Could anybody try this patch? Thanks!
No difference on the ECS machine, I'm afraid - on hitting the power button, the system appears to return to the BIOS. *** Bug 2347 has been marked as a duplicate of this bug. *** this is just a "bump" post to ask, has any work on this been done in recent kernel versions? Does anyone need me to test S3 functionality in the bleeding edge kernels? No, IIRC. This bug is basically impossible to debug without the system at hand. hey, I bought a bunch of these Averatecs for a business. One my employees recently broke the screen on one by accident (not a big break, but there's a 1 in. blind spot). I'm thinking of replacing it. If I did, and sent you the one with the broken screen, you could probably debug it using either the existing screen or using a VGA cable to a monitor. Would you actually be _willing_ to debug this if I sent you the hardware? :-) Hi Andrew, I just got confirm I could accept it (yes, Intel takes serious about such thing).If you're still willing to send it to me, please drop me an email. I'm eager to solve this bug. I am very anxious to get this bug fixed as well. I am an owner of an Averatec 3220-H1 that does exhibit this problem, and will gladly donate my time to help do any debugging or testing required. Feel free to contact me directly if that is easier. Hey David, It's going to be a couple of weeks until I can secure the laptop and get ready to ship it to you. When this comes closer to reality, I'll contact you for shipping information. Sorry for the hold-up! Here is some additional debug information I just stumbled upon, and would like to see if anyone can confirm it. I am running 2.6.16-1.2111_FC5 from Fedora and the following doesn't cause a reboot. 1) Unload cpufreq daemon 2) Load the cpufreq_ondemand module 3) echo ondemand > /sys/devices/system/cpu/cpu0/cpufreq/scaling_governor Going into suspend mode works as expected. Pressing the power button to wake up the machine no longer causes an immediate reboot. The blue led stops blinking and that is about it. Any ideas on what we could do next? Got it. Bit 11 of PM1_STATUS in VIA southbridges is flagged as "Abnormal power-off". If this is set, the BIOS won't jump back to the OS. Writing the bit back clears it and the machine then suspends/resumes correctly. Wonderful! So BIOS set the bit and as it's a ignored bit, per ACPI spec OS should preserve the bit and write 1, right? I'll report this to Bob. Created attachment 8335 [details]

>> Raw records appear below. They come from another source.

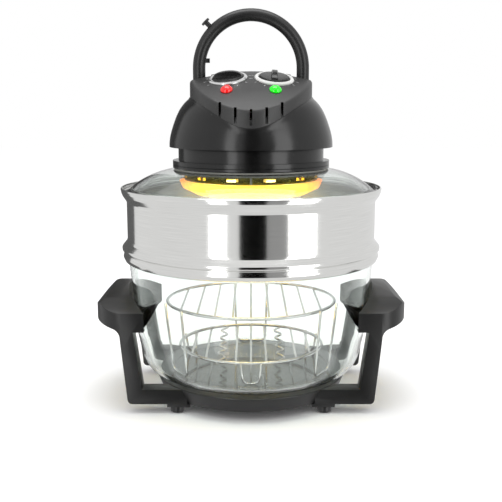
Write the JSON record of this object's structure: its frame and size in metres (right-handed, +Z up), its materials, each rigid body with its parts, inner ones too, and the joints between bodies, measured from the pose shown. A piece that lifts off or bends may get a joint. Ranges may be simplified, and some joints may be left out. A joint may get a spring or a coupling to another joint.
{
  "type": "air fryer",
  "caption": "Halogen convection air fryer: glass bowl in a two-handled stand, stainless extender ring, domed glass lid, fan heater head with two dials and a folding bail, wire racks.",
  "frame": {"origin": "on the surface it stands on, under the middle of the bowl", "axes": "+Z up, the control panel faces -Y, +X to the right seen from the front"},
  "size_m": [0.3854, 0.32, 0.4776],
  "materials": {
    "black_plastic": "satin moulded black nylon",
    "panel_plastic": "satin dark grey moulded control cover",
    "black_rubber": "soft matt rubber",
    "grey_silicone": "food-grade silicone",
    "clear_glass": "clear pressed borosilicate glass",
    "brushed_stainless": "brushed stainless sheet",
    "chrome_wire": "chromed steel wire",
    "bright_ring": "bright plated ring",
    "steel": "plain zinc-plated steel",
    "reflector": "polished heat-tinted stainless",
    "hot_guard": "pierced steel pan lit by the lamp",
    "lamp_quartz": "clear quartz, glowing",
    "ceramic": "white steatite",
    "aluminium": "stamped sheet",
    "copper": "enamelled copper winding",
    "red_lens": "translucent red lens, lit",
    "green_lens": "translucent green lens, lit",
    "white_plastic": "heat-resistant white plastic"
  },
  "bodies": {
    "stand": {"base_tray": "black_plastic", "bowl_rest_pads": "grey_silicone", "feet": "black_plastic", "foot_pads": "black_rubber", "stand_screws": "steel", "right_handle": "black_plastic", "left_handle": "black_plastic", "right_handle_liner": "black_plastic", "left_handle_liner": "black_plastic", "handle_liner_screws": "steel"},
    "bowl": {"glass_bowl": "clear_glass"},
    "low_rack": {"low_rack_grid": "chrome_wire", "low_rack_leg_1": "chrome_wire", "low_rack_leg_2": "chrome_wire", "low_rack_leg_3": "chrome_wire"},
    "high_rack": {"high_rack_grid": "chrome_wire", "high_rack_leg_1": "chrome_wire", "high_rack_leg_2": "chrome_wire", "high_rack_leg_3": "chrome_wire"},
    "extender": {"extender_ring": "brushed_stainless"},
    "head": {"lid_glass": "clear_glass", "lid_gasket": "grey_silicone", "collar_ring": "black_plastic", "clamp_ring": "steel", "clamp_screws": "steel", "neck_ring": "black_plastic", "lower_housing": "black_plastic", "top_cover": "panel_plastic", "housing_screws": "steel", "timer_dial_ring": "bright_ring", "temperature_dial_ring": "bright_ring", "timer_unit": "white_plastic", "thermostat_unit": "ceramic", "power_lamp": "red_lens", "heat_lamp": "green_lens", "bail_pins": "steel", "reflector_drum": "reflector", "heat_shield": "aluminium", "heater_guard": "hot_guard", "ring_lamp": "lamp_quartz", "lamp_end_blocks": "ceramic", "lamp_clips": "steel", "motor_core": "steel", "motor_coil": "copper", "motor_bracket": "steel", "motor_bearings": "steel", "thermostat_bulb": "steel", "thermal_cutout": "white_plastic", "terminal_block": "white_plastic", "cord_gland": "black_plastic", "safety_switch": "black_plastic"},
    "bail": {"bail_tube": "black_plastic", "bail_studs": "black_plastic"},
    "timer_knob": {"timer_knob": "black_plastic"},
    "temperature_knob": {"temperature_knob": "black_plastic"},
    "fan_rotor": {"hot_air_fan": "aluminium", "cooling_fan": "aluminium", "fan_shaft": "steel", "motor_rotor": "steel"},
    "switch_plunger": {"switch_plunger": "white_plastic"}
  },
  "joints": [
    {"name": "bowl_lift", "type": "slide", "parent": "stand", "child": "bowl", "axis": [0, 0, 1], "range_m": [0, 0.15]},
    {"name": "low_rack_lift", "type": "slide", "parent": "bowl", "child": "low_rack", "axis": [0, 0, 1], "range_m": [0, 0.05]},
    {"name": "high_rack_lift", "type": "slide", "parent": "bowl", "child": "high_rack", "axis": [0, 0, 1], "range_m": [0, 0.12]},
    {"name": "extender_lift", "type": "slide", "parent": "bowl", "child": "extender", "axis": [0, 0, 1], "range_m": [0, 0.12]},
    {"name": "lid_lift", "type": "slide", "parent": "extender", "child": "head", "axis": [0, 0, 1], "range_m": [0, 0.15]},
    {"name": "bail_fold", "type": "hinge", "parent": "head", "child": "bail", "pos_m": [0, 0.004, 0.386], "axis": [-1, 0, 0], "range_deg": [0, 90]},
    {"name": "timer_turn", "type": "hinge", "parent": "head", "child": "timer_knob", "pos_m": [-0.0275, -0.03, 0.39392], "axis": [0.088, 0.3115, -0.9462], "range_deg": [0, 300]},
    {"name": "temperature_turn", "type": "hinge", "parent": "head", "child": "temperature_knob", "pos_m": [0.0275, -0.03, 0.39392], "axis": [-0.088, 0.3115, -0.9462], "range_deg": [0, 270]},
    {"name": "fan_spin", "type": "hinge", "parent": "head", "child": "fan_rotor", "pos_m": [0, 0, 0.28], "axis": [0, 0, 1], "continuous": true},
    {"name": "plunger_press", "type": "slide", "parent": "head", "child": "switch_plunger", "axis": [0, 0, -1], "range_m": [0, 0.003], "stiffness_N_per_m": 200}
  ]
}
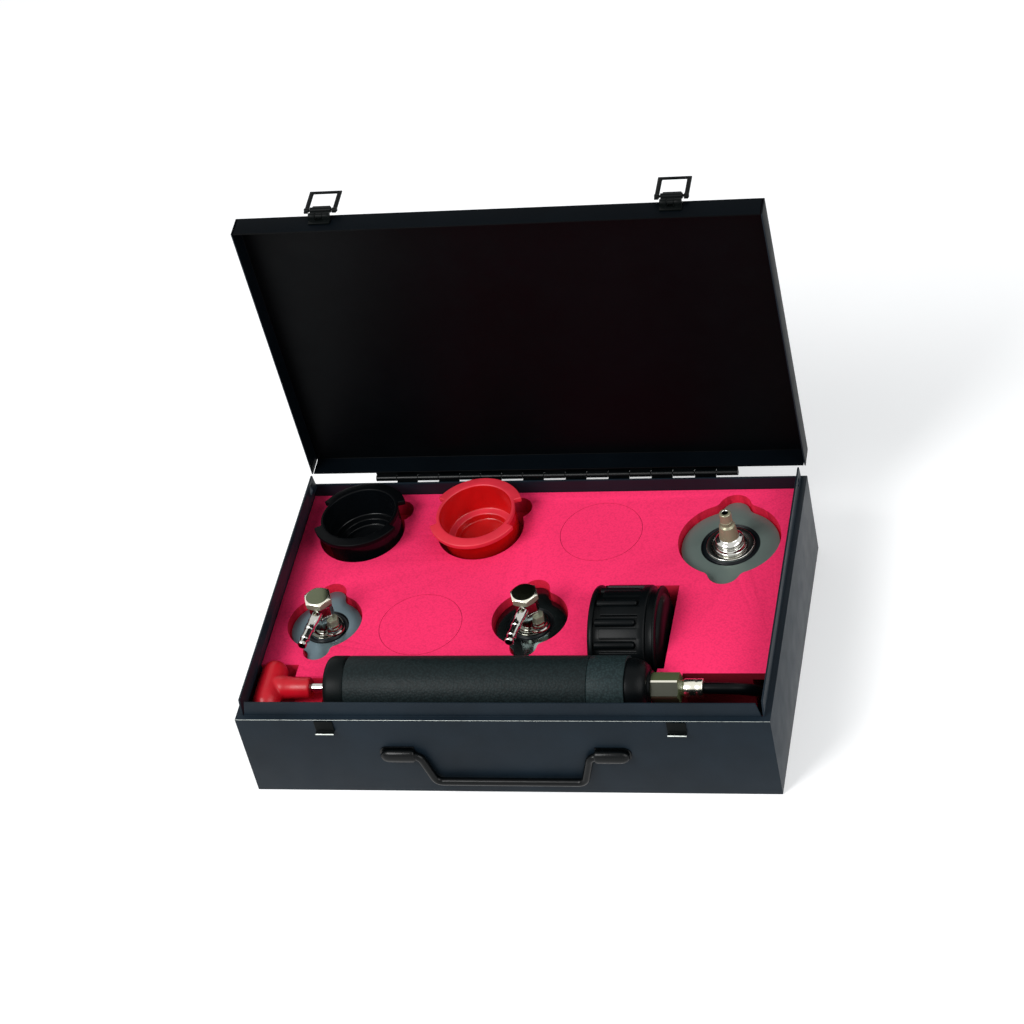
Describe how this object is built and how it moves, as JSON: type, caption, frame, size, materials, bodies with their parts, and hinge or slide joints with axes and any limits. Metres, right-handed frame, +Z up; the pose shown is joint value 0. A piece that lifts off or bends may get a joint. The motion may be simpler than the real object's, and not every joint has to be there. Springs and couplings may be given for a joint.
{
  "type": "radiator pressure tester",
  "caption": "Folded steel case with an open lid; red foam holds a hand pump with hose and gauge, filler-neck cups and cap adapters.",
  "frame": {"origin": "centre of the case's bottom face", "axes": "+X to the right along the case as seen from the handle side, +Y from the handle towards the hinge, +Z up"},
  "size_m": [0.37, 0.2728, 0.3189],
  "materials": {
    "case_paint": "fine textured satin",
    "black_steel": "gloss black",
    "latch_steel": "satin black",
    "foam": "matte closed-cell foam",
    "red_plastic": "gloss",
    "black_plastic": "gloss",
    "grip_plastic": "fine textured matte",
    "boot_rubber": "matte",
    "hose_rubber": "satin",
    "seal_rubber": "matte",
    "satin_steel": "satin",
    "chrome_steel": "polished",
    "nickel_brass": "satin nickel over brass",
    "plain_brass": "satin",
    "lens": "clear",
    "dial_paint": "matte white"
  },
  "bodies": {
    "case": {"case_base": "case_paint", "foam_insert": "foam", "hinge_leaf_base": "black_steel", "hinge_pin": "black_steel", "latch_keepers": "latch_steel", "handle_saddles": "black_steel", "pump_front_cap": "grip_plastic", "rod_bush": "nickel_brass", "pump_barrel": "satin_steel", "pump_grip": "grip_plastic", "pump_end_ring": "grip_plastic", "pump_head": "grip_plastic", "valve_ball": "chrome_steel", "valve_spring": "satin_steel", "hose_nut": "nickel_brass", "hose_ferrule": "plain_brass", "hose_run": "hose_rubber", "hose_coil": "hose_rubber", "hose_tail": "hose_rubber", "coupler_body": "satin_steel", "coupler_sleeve": "chrome_steel", "gauge_boot": "boot_rubber", "gauge_case": "satin_steel", "gauge_lens": "lens", "gauge_dial": "dial_paint", "gauge_movement": "plain_brass", "gauge_stem": "plain_brass", "bourdon_tube": "plain_brass"},
    "lid": {"lid_shell": "case_paint", "hinge_leaf_lid": "black_steel", "latch_lugs": "latch_steel", "latch_pin_left": "latch_steel", "latch_pin_right": "latch_steel"},
    "lever_left": {"latch_lever_left": "latch_steel"},
    "lever_right": {"latch_lever_right": "latch_steel"},
    "loop_left": {"latch_loop_left": "latch_steel"},
    "loop_right": {"latch_loop_right": "latch_steel"},
    "handle": {"handle_bail": "black_steel"},
    "piston": {"piston": "black_plastic", "piston_seal": "seal_rubber"},
    "rod": {"pump_rod": "chrome_steel", "t_handle": "red_plastic", "piston_nut": "satin_steel"},
    "pointer": {"gauge_pointer": "black_plastic"},
    "straight_cap": {"straight_plate": "satin_steel"},
    "straight_outlet": {"straight_stem": "chrome_steel", "straight_gasket": "seal_rubber"},
    "left_cap": {"left_plate": "satin_steel"},
    "left_outlet": {"left_stem": "chrome_steel", "left_gasket": "seal_rubber", "left_banjo": "chrome_steel", "left_bolt": "nickel_brass"},
    "middle_cap": {"middle_plate": "satin_steel"},
    "middle_outlet": {"middle_stem": "chrome_steel", "middle_gasket": "seal_rubber", "middle_banjo": "chrome_steel", "middle_bolt": "nickel_brass"},
    "black_cup": {"cup_black": "black_plastic"},
    "red_cup": {"cup_red": "red_plastic"}
  },
  "joints": [
    {"name": "lid_hinge", "type": "hinge", "parent": "case", "child": "lid", "pos_m": [0, 0.124, 0.071], "axis": [-1, 0, 0], "range_deg": [-86.5, 0]},
    {"name": "latch_left_lever", "type": "hinge", "parent": "lid", "child": "lever_left", "pos_m": [-0.122, 0.12081, 0.31646], "axis": [-1, 0, 0], "range_deg": [-180, 0]},
    {"name": "latch_left_loop", "type": "hinge", "parent": "lever_left", "child": "loop_left", "pos_m": [-0.122, 0.1268, 0.31683], "axis": [-1, 0, 0], "range_deg": [0, 60]},
    {"name": "latch_right_lever", "type": "hinge", "parent": "lid", "child": "lever_right", "pos_m": [0.122, 0.12081, 0.31646], "axis": [-1, 0, 0], "range_deg": [-180, 0]},
    {"name": "latch_right_loop", "type": "hinge", "parent": "lever_right", "child": "loop_right", "pos_m": [0.122, 0.1268, 0.31683], "axis": [-1, 0, 0], "range_deg": [0, 60]},
    {"name": "handle_swing", "type": "hinge", "parent": "case", "child": "handle", "pos_m": [0, -0.1221, 0.039], "axis": [-1, 0, 0], "range_deg": [0, 170]},
    {"name": "pump_stroke", "type": "slide", "parent": "case", "child": "piston", "axis": [1, 0, 0], "range_m": [-0.002, 0.003]},
    {"name": "handle_spin", "type": "hinge", "parent": "piston", "child": "rod", "pos_m": [-0.13, -0.0805, 0.0625], "axis": [1, 0, 0], "continuous": true},
    {"name": "pointer_turn", "type": "hinge", "parent": "case", "child": "pointer", "pos_m": [0.055, -0.02, 0.0476], "axis": [1, 0, 0], "range_deg": [0, 270]},
    {"name": "straight_lift", "type": "slide", "parent": "case", "child": "straight_cap", "axis": [0, 0, 1], "range_m": [0, 0.08]},
    {"name": "straight_spin", "type": "hinge", "parent": "straight_cap", "child": "straight_outlet", "pos_m": [0.134, 0.0665, 0.053], "axis": [0, 0, 1], "continuous": true},
    {"name": "left_lift", "type": "slide", "parent": "case", "child": "left_cap", "axis": [0, 0, 1], "range_m": [0, 0.08]},
    {"name": "left_swivel", "type": "hinge", "parent": "left_cap", "child": "left_outlet", "pos_m": [-0.1465, -0.0135, 0.053], "axis": [0, 0, 1], "range_deg": [-35, 225]},
    {"name": "middle_lift", "type": "slide", "parent": "case", "child": "middle_cap", "axis": [0, 0, 1], "range_m": [0, 0.08]},
    {"name": "middle_swivel", "type": "hinge", "parent": "middle_cap", "child": "middle_outlet", "pos_m": [0.0025, -0.011, 0.053], "axis": [0, 0, 1], "continuous": true},
    {"name": "black_cup_lift", "type": "slide", "parent": "case", "child": "black_cup", "axis": [0, 0, 1], "range_m": [0, 0.08]},
    {"name": "red_cup_lift", "type": "slide", "parent": "case", "child": "red_cup", "axis": [0, 0, 1], "range_m": [0, 0.08]}
  ]
}
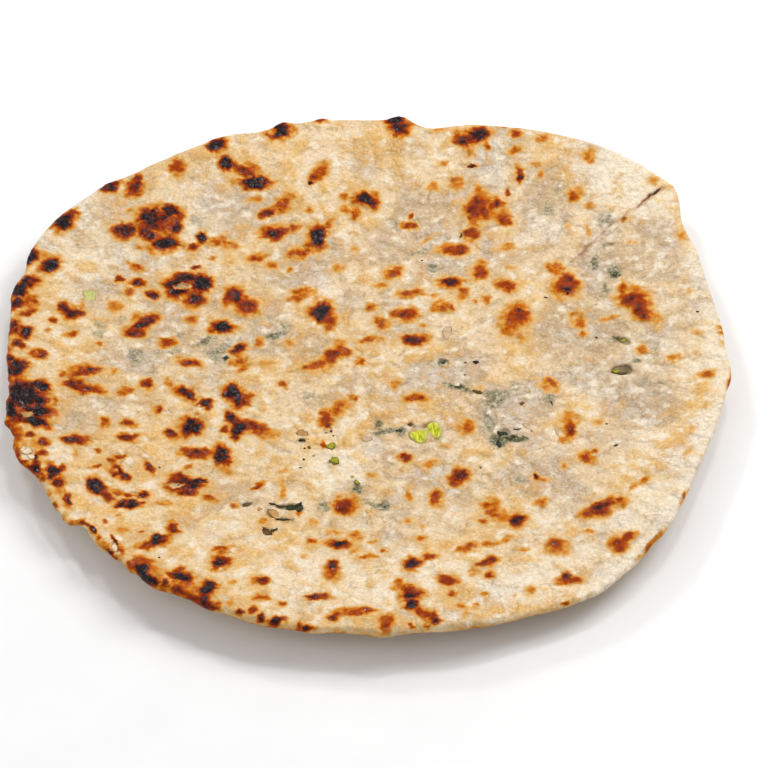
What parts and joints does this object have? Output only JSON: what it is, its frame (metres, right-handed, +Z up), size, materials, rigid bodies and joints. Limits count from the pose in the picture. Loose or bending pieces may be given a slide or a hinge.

Attempt to fix up abnormal power-off flag at boot
I believe this ought to do the job
I'm wondering if the ACPICA should do this, as this is a ignored bit, and ACPI spec said OS writing should preserve the bit. There might be other similar bits. Are you saying that the AcpiHwRegisterWrite interface should, in the case of a write to this register, do a read/update/write cycle and preserve bit 11? (Note, this would mean that any users of this interface would not be able to change this bit, but this would be correct according to the ACPI spec.) For suspend to work, the bit needs to be cleared by writing the same bit back again - is that what you mean by preserving it during the read/write operation? I guess that would make sense - we'd then end up clearing it in acpi_enter_sleep_state when acpi_hw_clear_acpi_status gets called, which should work happily. Yes. We would preserve it by always writing the same value back to it. This change would preserve the following bits: PM1_CONTROL[0] (SCI_EN) PM1_CONTROL[9] PM1_STATUS[11] Ok, that sounds good to me. I used the fixed patch from the 2.6.17-mm1 today on my KM400 chipset Averatec. I am still having the reboot problem on wakeup. One thing that is definitely different is pressing a key on the keyboard now brings the machine out of sleep. Any other data I can gather to help debug this? The quirk_via_abnormal_poweroff patch in comment #50 was applied to the kernel at some point. Then it was deemed unnecessary in this thread: http://www.ussg.iu.edu/hypermail/linux/kernel/0610.2/0428.html and removed for 2.6.18.2 and 2.6.19. closed. |